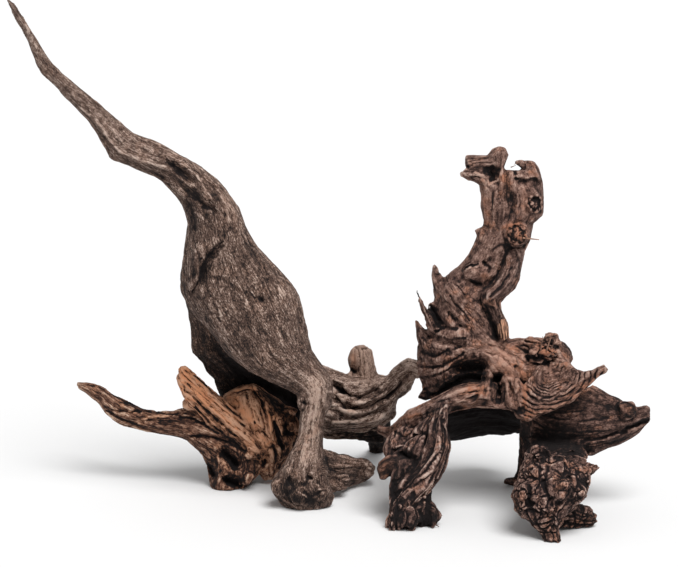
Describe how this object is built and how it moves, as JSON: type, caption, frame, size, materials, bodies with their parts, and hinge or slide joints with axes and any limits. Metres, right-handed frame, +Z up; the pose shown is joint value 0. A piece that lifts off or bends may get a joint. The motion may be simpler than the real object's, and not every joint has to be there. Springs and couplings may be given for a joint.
{
  "type": "bogwood",
  "caption": "Gnarled bogwood of a tall curved root, a low slanting root and a dark broken-topped root locked together, resting on flat-soled feet.",
  "frame": {"origin": "middle of the bounding box at the floor that the feet rest on", "axes": "+X to the right along the longest side as seen from the front, +Y away from the viewer, +Z up"},
  "size_m": [0.4484, 0.2302, 0.3624],
  "materials": {
    "grey_wood": "matt weathered grey-brown wood",
    "tan_wood": "matt orange-brown grooved wood",
    "dark_wood": "matt dark red-brown gnarled wood"
  },
  "bodies": {
    "root": {"Grey_root_tall_horn": "grey_wood", "Grey_root_trunk": "grey_wood", "Grey_root_front_leg": "grey_wood", "Grey_root_side_root": "grey_wood", "Grey_root_rear_wall": "grey_wood", "Grey_root_rear_mass": "grey_wood", "Grey_root_side_branch": "grey_wood", "Grey_root_upright_stub": "grey_wood", "Grey_root_rear_leg": "grey_wood", "Tan_root_long_arm": "tan_wood", "Tan_root_slanting_plank": "tan_wood", "Tan_root_base": "tan_wood", "Dark_root_broken_top": "dark_wood", "Dark_root_trunk": "dark_wood", "Dark_root_shell": "dark_wood", "Dark_root_right_lobe": "dark_wood", "Dark_root_burl_foot": "dark_wood", "Dark_root_left_arm": "dark_wood", "Dark_root_middle_leg": "dark_wood", "Dark_root_rear_wall": "dark_wood", "Dark_root_right_leg": "dark_wood"}
  },
  "joints": []
}
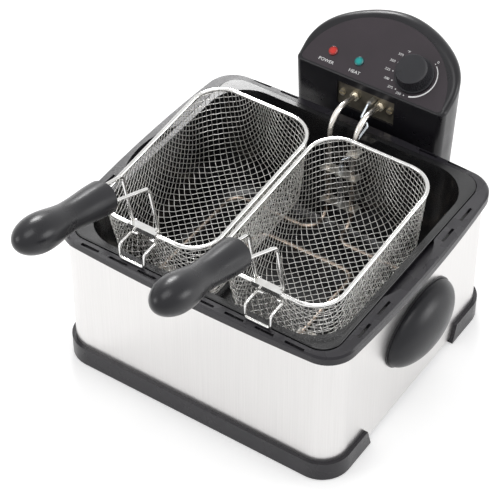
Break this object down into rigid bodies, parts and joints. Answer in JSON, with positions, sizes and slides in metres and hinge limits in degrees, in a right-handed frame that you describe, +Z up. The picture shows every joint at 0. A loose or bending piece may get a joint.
□ □ □
▸ **Problem details**: Print out all the entries precisely as written.

▸ **Exercise response**:
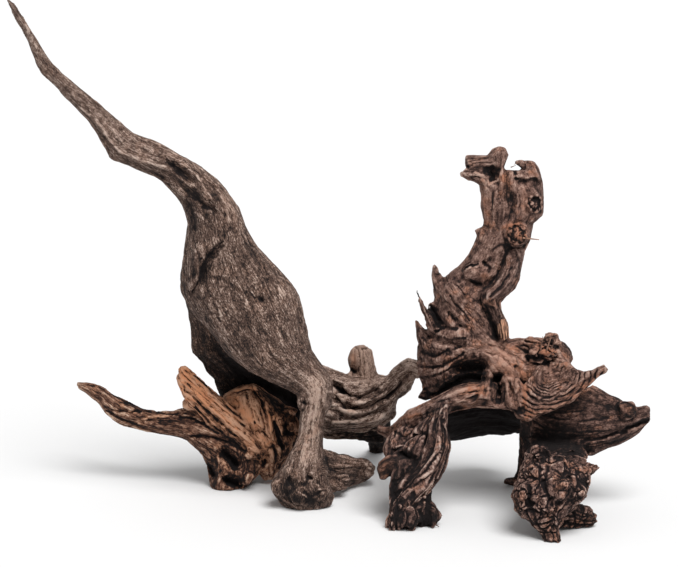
Describe how this object is built and how it moves, as JSON: type, caption, frame, size, materials, bodies with their parts, and hinge or slide joints with axes and any limits. Metres, right-handed frame, +Z up; the pose shown is joint value 0. A piece that lifts off or bends may get a joint. The motion may be simpler than the real object's, and not every joint has to be there. Springs and couplings may be given for a joint.
{
  "type": "bogwood",
  "caption": "Gnarled bogwood of a tall curved root, a low slanting root and a dark broken-topped root locked together, resting on flat-soled feet.",
  "frame": {"origin": "middle of the bounding box at the floor that the feet rest on", "axes": "+X to the right along the longest side as seen from the front, +Y away from the viewer, +Z up"},
  "size_m": [0.4484, 0.2302, 0.3624],
  "materials": {
    "grey_wood": "matt weathered grey-brown wood",
    "tan_wood": "matt orange-brown grooved wood",
    "dark_wood": "matt dark red-brown gnarled wood"
  },
  "bodies": {
    "root": {"Grey_root_tall_horn": "grey_wood", "Grey_root_trunk": "grey_wood", "Grey_root_front_leg": "grey_wood", "Grey_root_side_root": "grey_wood", "Grey_root_rear_wall": "grey_wood", "Grey_root_rear_mass": "grey_wood", "Grey_root_side_branch": "grey_wood", "Grey_root_upright_stub": "grey_wood", "Grey_root_rear_leg": "grey_wood", "Tan_root_long_arm": "tan_wood", "Tan_root_slanting_plank": "tan_wood", "Tan_root_base": "tan_wood", "Dark_root_broken_top": "dark_wood", "Dark_root_trunk": "dark_wood", "Dark_root_shell": "dark_wood", "Dark_root_right_lobe": "dark_wood", "Dark_root_burl_foot": "dark_wood", "Dark_root_left_arm": "dark_wood", "Dark_root_middle_leg": "dark_wood", "Dark_root_rear_wall": "dark_wood", "Dark_root_right_leg": "dark_wood"}
  },
  "joints": []
}
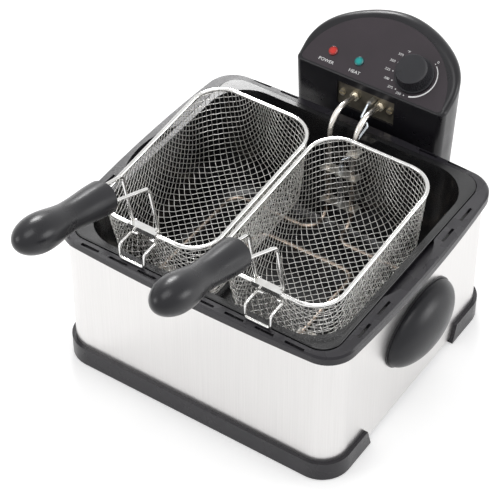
Break this object down into rigid bodies, parts and joints. Answer in JSON, with positions, sizes and slides in metres and hinge limits in degrees, in a right-handed frame that you describe, +Z up. The picture shows every joint at 0. A loose or bending piece may get a joint.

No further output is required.